- _INFORMATION PROVIDED_:
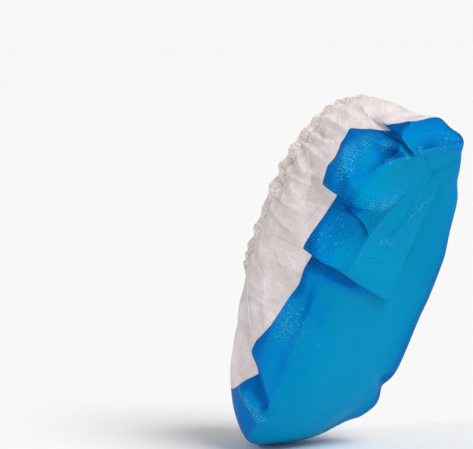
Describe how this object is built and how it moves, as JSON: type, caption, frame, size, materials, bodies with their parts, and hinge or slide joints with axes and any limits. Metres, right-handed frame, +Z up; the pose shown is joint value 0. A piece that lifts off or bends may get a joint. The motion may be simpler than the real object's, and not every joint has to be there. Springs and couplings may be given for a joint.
{
  "type": "disposable overshoe (shoe cover)",
  "caption": "Disposable overshoe in its worn form, on tiptoe: embossed blue film sole folded into pleats, white nonwoven upper and gathered elastic ankle hem.",
  "frame": {"origin": "centre of the ankle opening, where the foot goes in", "axes": "+Z up, +X towards the heel and the side that the sole faces, +Y across the foot to its far side; the foot stands on its toes, pitched 61 degrees"},
  "size_m": [0.2196, 0.1227, 0.2751],
  "materials": {
    "film": "satin",
    "nonwoven": "matte",
    "elastic": "matte"
  },
  "bodies": {
    "root": {"elastic_hem": "elastic", "upper_fabric": "nonwoven", "sole_film": "film"}
  },
  "joints": []
}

- _WHAT YOU HAVE TO DO_:
Print all of the data exactly as it was given.

- _SOLUTION FOR THIS PROBLEM_:
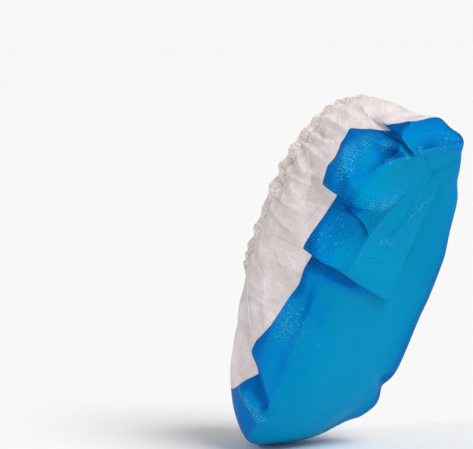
Describe how this object is built and how it moves, as JSON: type, caption, frame, size, materials, bodies with their parts, and hinge or slide joints with axes and any limits. Metres, right-handed frame, +Z up; the pose shown is joint value 0. A piece that lifts off or bends may get a joint. The motion may be simpler than the real object's, and not every joint has to be there. Springs and couplings may be given for a joint.
{
  "type": "disposable overshoe (shoe cover)",
  "caption": "Disposable overshoe in its worn form, on tiptoe: embossed blue film sole folded into pleats, white nonwoven upper and gathered elastic ankle hem.",
  "frame": {"origin": "centre of the ankle opening, where the foot goes in", "axes": "+Z up, +X towards the heel and the side that the sole faces, +Y across the foot to its far side; the foot stands on its toes, pitched 61 degrees"},
  "size_m": [0.2196, 0.1227, 0.2751],
  "materials": {
    "film": "satin",
    "nonwoven": "matte",
    "elastic": "matte"
  },
  "bodies": {
    "root": {"elastic_hem": "elastic", "upper_fabric": "nonwoven", "sole_film": "film"}
  },
  "joints": []
}